I suspect you do not have a problem - check first. I also hope you did not order the NAS hardware - sounds like it was thrown at you.
# 5  
Old 06-19-2015
Have you bought the storage yet? If so, what are the physical disks?

Because 7,000 IO ops/sec w/ a 20 ms response time is not an easy goal easy to meet.

And how is that 20 ms defined? Average response time or max response time?

---------- Post updated at 03:33 PM ---------- Previous update was at 03:24 PM ----------

Quote:
Originally Posted by jim mcnamara
...

I suspect you do not have a problem - check first. I also hope you did not order the NAS hardware - sounds like it was thrown at you.
Except that there are so many ways for someone not familiar with doing high-performance IO to ruin performance.

Such as "Let's set up a 27-disk RAID-6 array with a 1 MB block size per disk! Because bigger is faster!"

Then the array gets partitioned out into 34 different LUNs, so that every server in the data center has its IO contending with every other server in the data center over the same physical disks. And then wonder why the critical app they're running - that does IO via 17 layers of C++ iostreams and winds up doing 4 kb random writes all over the place because some developer whose only tool is to write more and more code reinvented the concept of a "database" but has no clue how to do it competently - is slow.
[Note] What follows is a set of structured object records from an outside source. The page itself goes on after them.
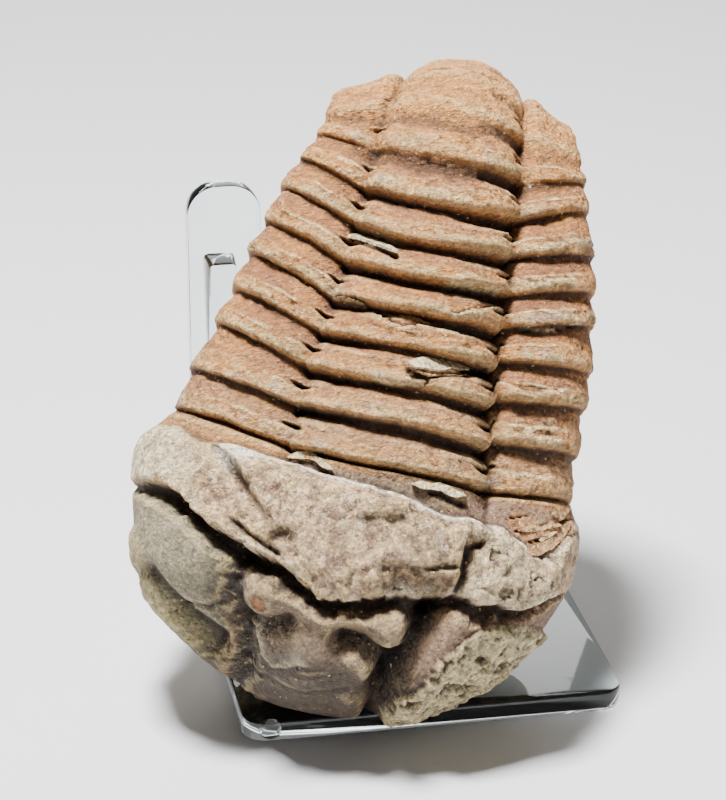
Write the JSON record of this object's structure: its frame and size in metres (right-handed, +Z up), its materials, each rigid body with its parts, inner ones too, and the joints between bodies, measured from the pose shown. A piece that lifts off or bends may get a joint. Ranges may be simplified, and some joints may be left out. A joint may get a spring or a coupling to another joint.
{
  "type": "fossil neseuretus trilobite",
  "caption": "Trilobite fossil in the round with arched segments, a broken rock band behind the head, leaning on a small clear easel stand for display",
  "frame": {"origin": "centre of the base plate's underside, on the surface it stands on", "axes": "+X to the stand's right seen from the front, +Y to the back where the posts are, +Z up"},
  "size_m": [0.0705, 0.0784, 0.0879],
  "materials": {
    "fossil": "dry natural rock with fine grain, brown shell and grey-cream matrix",
    "acrylic": "clear polished sheet"
  },
  "bodies": {
    "root": {"fossil": "fossil", "base_plate": "acrylic", "post_left": "acrylic", "post_right": "acrylic", "rib_left": "acrylic", "rib_right": "acrylic"}
  },
  "joints": []
}
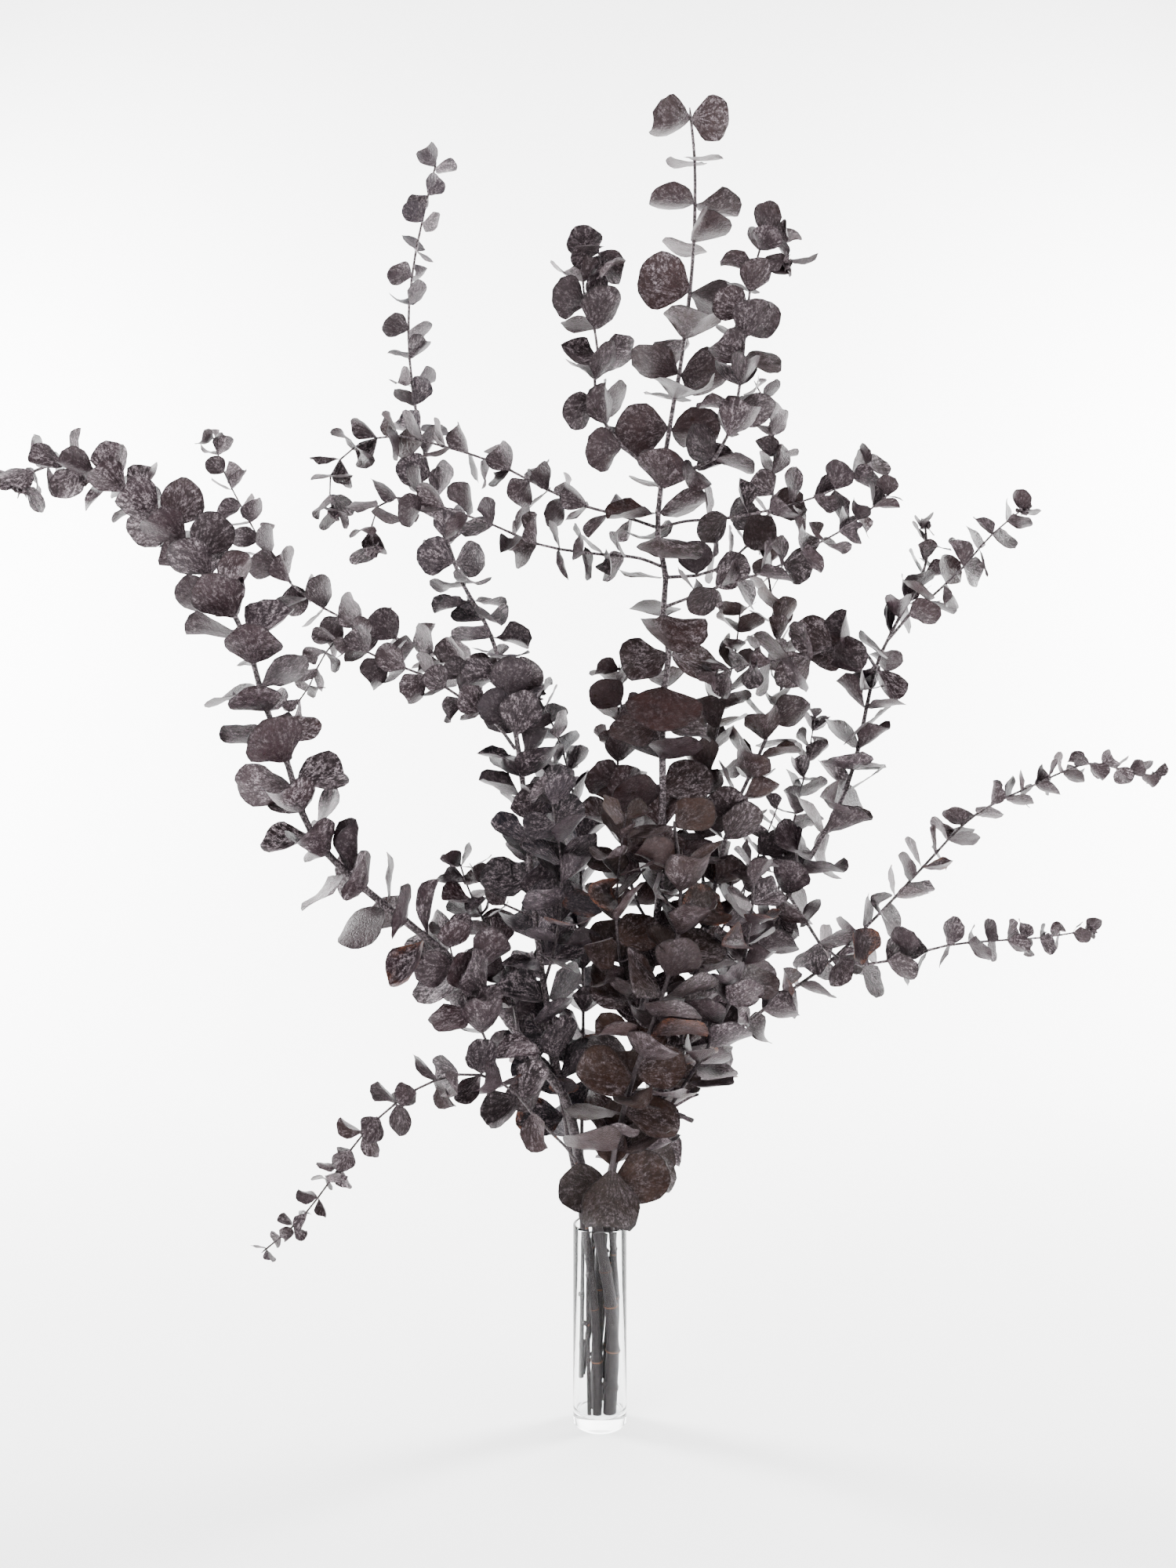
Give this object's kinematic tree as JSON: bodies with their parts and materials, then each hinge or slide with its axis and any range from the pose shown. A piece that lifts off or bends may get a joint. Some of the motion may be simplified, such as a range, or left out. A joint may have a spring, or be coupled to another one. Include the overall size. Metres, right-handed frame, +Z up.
{
  "type": "eucalyptus branches in a glass vase",
  "caption": "Preserved eucalyptus branches with round paired leaves, standing loose in a slim clear glass cylinder vase.",
  "frame": {"origin": "middle of the vase's foot, on the surface that it stands on", "axes": "+Z up along the vase, -Y to the front, +X to the right as seen from the front"},
  "size_m": [0.9128, 0.2619, 0.9832],
  "materials": {
    "leafy_branch": "dry, dusty leaf and bark",
    "leaf": "preserved leaf with a dusty bloom",
    "bark": "dry bark with a pale bloom",
    "glass": "clear, polished"
  },
  "bodies": {
    "root": {"glass_vase": "glass", "centre_stem": "leafy_branch", "left_arch_stem": "leafy_branch", "right_stem": "leafy_branch", "upright_left_stem": "leafy_branch", "centre_right_stem": "leafy_branch", "right_arch_stem": "leafy_branch", "low_left_stem": "leafy_branch", "slender_stem": "leafy_branch", "front_stem": "leafy_branch", "front_right_stem": "leafy_branch", "centre_shoot_high_left": "leafy_branch", "centre_shoot_low_left": "leafy_branch", "centre_shoot_up_left": "leafy_branch", "centre_shoot_up_right": "leafy_branch", "centre_shoot_right_tall": "leafy_branch", "centre_shoot_right_mid": "leafy_branch", "centre_shoot_right_low": "leafy_branch", "upright_left_shoot_outer": "leafy_branch", "upright_left_shoot_inner": "leafy_branch", "upright_left_shoot_small": "leafy_branch", "right_shoot_upper": "leafy_branch", "right_shoot_inner": "leafy_branch", "right_shoot_low": "leafy_branch", "right_shoot_young": "leafy_branch", "centre_right_shoot_young": "leafy_branch", "low_left_shoot": "leafy_branch", "upright_left_shoot_low": "leafy_branch", "centre_right_shoot_inner": "leafy_branch", "centre_shoot_mid_left": "leafy_branch", "centre_shoot_front_left": "leafy_branch", "slender_shoot_left": "leafy_branch", "upright_left_shoot_front": "leafy_branch", "left_arch_shoot_low": "leafy_branch", "centre_right_shoot_low": "leafy_branch"}
  },
  "joints": []
}
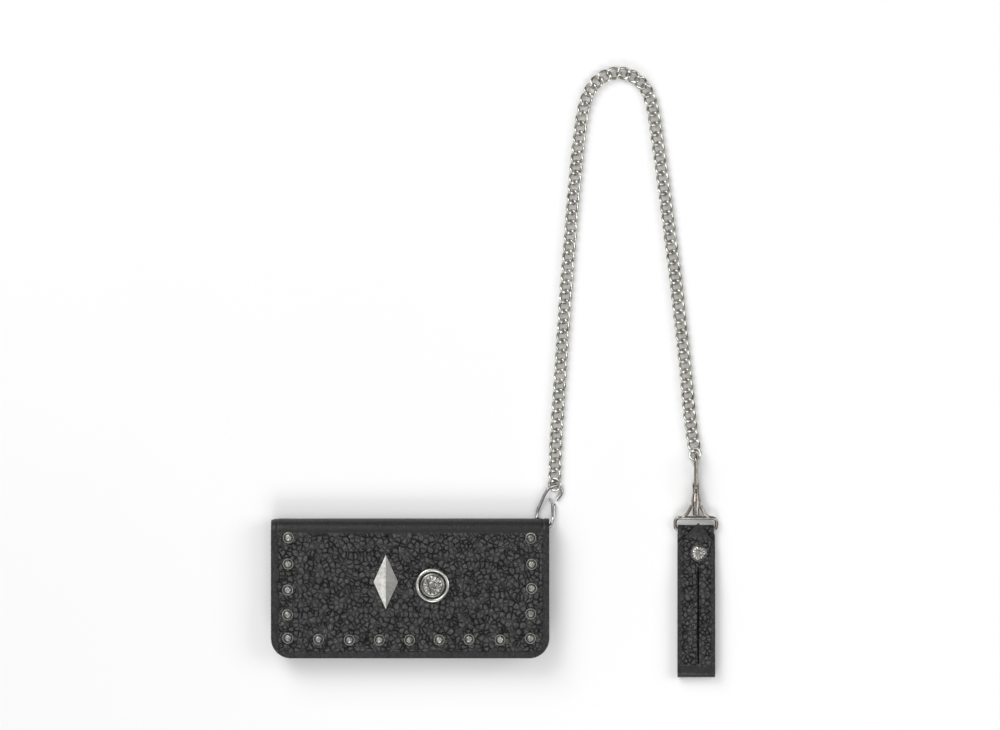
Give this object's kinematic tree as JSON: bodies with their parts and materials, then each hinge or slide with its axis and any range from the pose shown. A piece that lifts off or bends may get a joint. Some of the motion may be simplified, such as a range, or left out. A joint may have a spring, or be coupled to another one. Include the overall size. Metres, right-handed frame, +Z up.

(And 4 years later only one server is left using a single LUN on that array because everyone bailed on it because performance stunk on the expensive hardware that was supposed to fix all their storage issues, but no one can figure out a good way to migrate that last server off it - and hey, it seems to be working just fine now...)

Last edited by achenle; 06-19-2015 at 04:39 PM..
# 6  
Old 06-22-2015
The 7,000 IO ops/sec w/ a 20 ms response time its a spec coming from the application vendor documentation, the oracle setup I was told is ASM disks (one volume).
My suspicion comes from the fact, that when using the application (web based) it takes some time to display data, when entering the application, after login in, so its slow.
# 7  
Old 06-23-2015
Quote:
Originally Posted by fretagi
The 7,000 IO ops/sec w/ a 20 ms response time its a spec coming from the application vendor documentation, the oracle setup I was told is ASM disks (one volume).
My suspicion comes from the fact, that when using the application (web based) it takes some time to display data, when entering the application, after login in, so its slow.

Are you looking for a way to drive IO operations on the applicable LUN(s) outside of using dd like this?

Code:
dd if=... of=/dev/null

Even if you do

Code:
dd if=/dev/rdsk/c6.... of=/dev/null bs=64k

that won't give you an accurate picture of random IO operations because dd reads sequentially, thus giving an inflated view of the number of IO ops the LUN can support.